Throughout my stay as Chief Justice of Madras High Court I met her only once, and that was at Raj Bhawan when she came to my oath taking ceremony. Thereafter I never met her while I was Chief Justice, as I had made it a strict rule that I will never go to the house or office of any politician as long as I was the Chief Justice. Ministers of both the D.M.K.( which was in power in the Central Govt. as an ally of the Congress ) and A.D.M.K.( which was in power in the state ) would come to meet me at my residence on 17, Greenways Road, to discuss various issues, but I never went to their houses or offices. I told all of them the same thing : that as Chief Justice I would be totally impartial, and so if the law was in their favour the judgment would go in their favour, but if the law was against them it would go against them.
While Jayalalitha respected the independence of the judiciary, I regret to say the same cannot be said about the D.M.K. A Union Minister belonging to that party repeatedly met me with a list of names of lawyers whom he wanted recommended for High Court Judgeship. I enquired about these persons, and found that many of them were not even practising lawyers. No doubt they had been enrolled as lawyers many years ago, but they were never seen in law courts, and were probably full time politicians. Obviously if such persons were appointed as Judges they would not be impartial.
When I told that Union Minister that I would not recommend the persons in the list he had given me ( and who were all undeserving persons ) he told me that he had given an assurance to these persons that they would become High Court Judges. I told him that he had no business to give such an assurance. He then said that by refusing to recommend his names I was jeopardising my chances of becoming a Supreme Court Judge. I said that indeed I aspired to be a Supreme Court Judge, but for becoming one I would not do wrong things, come what may. The maximum punishment which could be given me was not to allow me to become a Supreme Court Judge, but I was prepared for that punishment.
I have always been of the view that a lawyer who is too close to any political party is not fit to be a Judge as he cannot be impartial. So in the list of 20 persons I recommended ( as there were over 25 vacancies in the High Court at that time ) there was no one close to D.M.K. or A.D.M.K.or any other political party. And I must say to the credit of Jayalalitha that she never objected to the names I recommended, although there was no lawyer belonging to, or close to, the ADMK in my list. She approved all the names I recommended.

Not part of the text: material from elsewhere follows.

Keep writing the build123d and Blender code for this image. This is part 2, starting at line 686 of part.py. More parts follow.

The DMK was very annoyed that I had not recommended anyone in the list their Minister had given me, and they stalled appointments of the persons I had recommended for over 6 months. They could do that as in the UPA Congress did not have a majority in Parliament, and was dependent on its allies, of which the DMK was a big one, for survival. Ultimately it was only when a PIL was filed and orders issued by the Supreme Court that the appointments could be made.
As I said before, apart from our meeting at Raj Bhawan at my oath taking, I never met Jayalaitha during my term as Chief Justice of Madras High Court. It was much later when I came to Chennai for some function ( in 2012 or so, after I had retired from the Supreme Court ) ) that I sought an appointment with her, and met her at her office in the Secretariat. I had gone to meet her to request her to give an allowance to retired High Court Judges of Madras High Court for engaging a servant ( as I had got done for retired Judges of Allahabad High Court ).

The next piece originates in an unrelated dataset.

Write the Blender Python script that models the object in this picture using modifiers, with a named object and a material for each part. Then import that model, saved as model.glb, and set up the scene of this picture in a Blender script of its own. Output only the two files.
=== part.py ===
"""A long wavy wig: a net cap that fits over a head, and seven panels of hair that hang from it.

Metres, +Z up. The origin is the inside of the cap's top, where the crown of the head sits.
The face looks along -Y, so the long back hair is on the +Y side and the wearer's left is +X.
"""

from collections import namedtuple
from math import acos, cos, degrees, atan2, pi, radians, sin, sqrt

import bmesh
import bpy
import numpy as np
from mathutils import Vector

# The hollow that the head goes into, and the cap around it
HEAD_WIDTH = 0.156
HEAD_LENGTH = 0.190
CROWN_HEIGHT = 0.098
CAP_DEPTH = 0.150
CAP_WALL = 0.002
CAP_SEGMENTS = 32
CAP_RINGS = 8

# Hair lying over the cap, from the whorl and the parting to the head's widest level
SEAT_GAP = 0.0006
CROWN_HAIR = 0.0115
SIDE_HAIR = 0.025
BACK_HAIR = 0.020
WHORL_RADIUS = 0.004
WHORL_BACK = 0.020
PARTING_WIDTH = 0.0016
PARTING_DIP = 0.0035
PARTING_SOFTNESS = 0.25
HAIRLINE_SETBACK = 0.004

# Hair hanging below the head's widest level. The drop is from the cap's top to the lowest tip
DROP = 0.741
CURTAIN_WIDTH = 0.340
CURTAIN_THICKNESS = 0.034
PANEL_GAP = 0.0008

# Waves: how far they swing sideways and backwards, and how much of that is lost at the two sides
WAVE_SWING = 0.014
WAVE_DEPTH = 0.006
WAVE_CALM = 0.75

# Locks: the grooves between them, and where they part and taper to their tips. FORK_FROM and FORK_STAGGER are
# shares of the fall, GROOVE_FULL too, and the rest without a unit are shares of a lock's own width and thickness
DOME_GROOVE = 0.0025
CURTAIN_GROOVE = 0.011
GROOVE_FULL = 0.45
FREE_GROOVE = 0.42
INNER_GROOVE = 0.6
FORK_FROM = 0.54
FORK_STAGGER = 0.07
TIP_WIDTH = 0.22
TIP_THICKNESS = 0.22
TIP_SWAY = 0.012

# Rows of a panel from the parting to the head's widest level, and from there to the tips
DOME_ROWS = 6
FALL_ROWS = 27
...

I arrived punctually on time, and was taken straight to her office. which was perhaps on the second floor. There was no politician apart from herself in the room, but there were about half a dozen senior officers, the Chief Secretary, Home Secretary, etc whom she introduced to me. She then requested me to sit down.

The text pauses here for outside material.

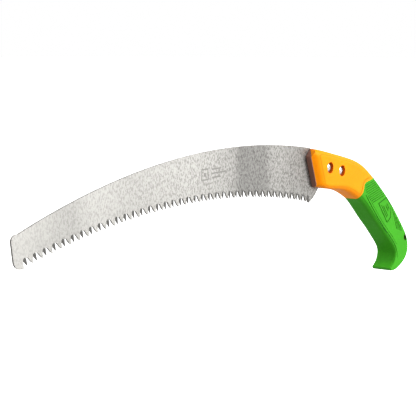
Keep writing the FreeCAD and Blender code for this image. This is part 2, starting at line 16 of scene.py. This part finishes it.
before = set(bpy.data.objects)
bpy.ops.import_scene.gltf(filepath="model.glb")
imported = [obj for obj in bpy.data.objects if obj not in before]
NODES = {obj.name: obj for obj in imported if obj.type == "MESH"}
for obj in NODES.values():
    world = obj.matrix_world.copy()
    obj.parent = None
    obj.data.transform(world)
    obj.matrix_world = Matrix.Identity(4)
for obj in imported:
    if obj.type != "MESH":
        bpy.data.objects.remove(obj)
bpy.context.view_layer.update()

# Places and sizes on the saw, in metres. A place is x and z in the side view.
SCREW_AXES = [(-0.1284, 0.0728), (-0.1101, 0.0686)]
COUNTERBORE_REACH = 0.00436
HANG_HOLE_AXIS = (0.0, 0.0)
EYE_REACH = 0.0034
SLEEVE_GROOVE_HALF = 0.0086
SHELL_GROOVE_HALF = 0.0088
TOE_X = -0.455
COLLAR_X = -0.150

# Painted reflection: brightness bands of the mirrored surroundings on the steel, from the toe
# (0) to the collar (1).
BLADE_PAINTED_REFLECTION = [(0.0, 0.53), (0.14, 0.43), (0.21, 0.51), (0.30, 0.47), (0.52, 0.51),
               (0.60, 0.48), (0.66, 0.43), (0.71, 0.265), (0.80, 0.285), (0.865, 0.42),
               (0.93, 0.36), (1.0, 0.34)]

# Etched mark: a square frame with a filled core, then bars as centre x, centre z, width.
MARK_PLACE = (-0.2800, 0.0830)
MARK_FRAME = 0.0082
MARK_INSIDE = 0.0062
MARK_CORE = 0.0026
MARK_BARS = [(-0.2665, 0.0858, 0.0110), (-0.2635, 0.0830, 0.0170), (-0.2675, 0.0802, 0.0090)]
BAR_HEIGHT = 0.0011
NEAR_FACE_Y = -0.0005

# Studio, in metres. Each light has its place, what it faces and its size.
FLOOR_SIZE = 40.0
FLOOR_LEVEL = -0.45
LIGHTS = {
    "key_light": ((0.8, -1.75, 0.95), (-0.2, 0.0, 0.05), 1.4),
    "back_light": ((-0.3, 1.9, 0.9), (-0.2, 0.0, 0.05), 1.4),
    "side_card": ((1.0, -1.05, 0.05), (-0.3, 0.0, 0.07), 1.3),
}
CAMERA_PLACE = (-0.9229, -0.4698, 0.1797)
CAMERA_RIGHT = (0.586, -0.810, -0.013)
CAMERA_FORWARD = (0.800, 0.581, -0.148)
CAMERA_LENS = 103.85
SENSOR_WIDTH = 36.0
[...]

I thanked her for giving me an appointment, and then submitted to her the memorandum I had prepared in which was mentioned the request for an allowance to retired High Court Judges. She read it, and said she will certainly consider it ( it was subsequently granted ).
I then told her that I respected her because she never interfered with the functioning of the judiciary when I was Chief Justice of Madras High Court, and never asked me to recommend any name for Judgeship.
I then told her that Tamilians should learn Hindi, as it was in their interest to do so as they faced great difficulty when they go out of Tamilnadu. She said that there was a reaction in Tamilnadu because some North Indian politicians tried to impose Hindi. I agreed with her that those North Indian politicians were wrong. This is the age of democracy, and nothing should be imposed. However all that is now in the past, and Tamilians should reconsider.
I then said that I was told that she knew Hindi. At this she smiled, and started speaking in fluent Hindi, and we spoke in Hindi for the next 5 minutes.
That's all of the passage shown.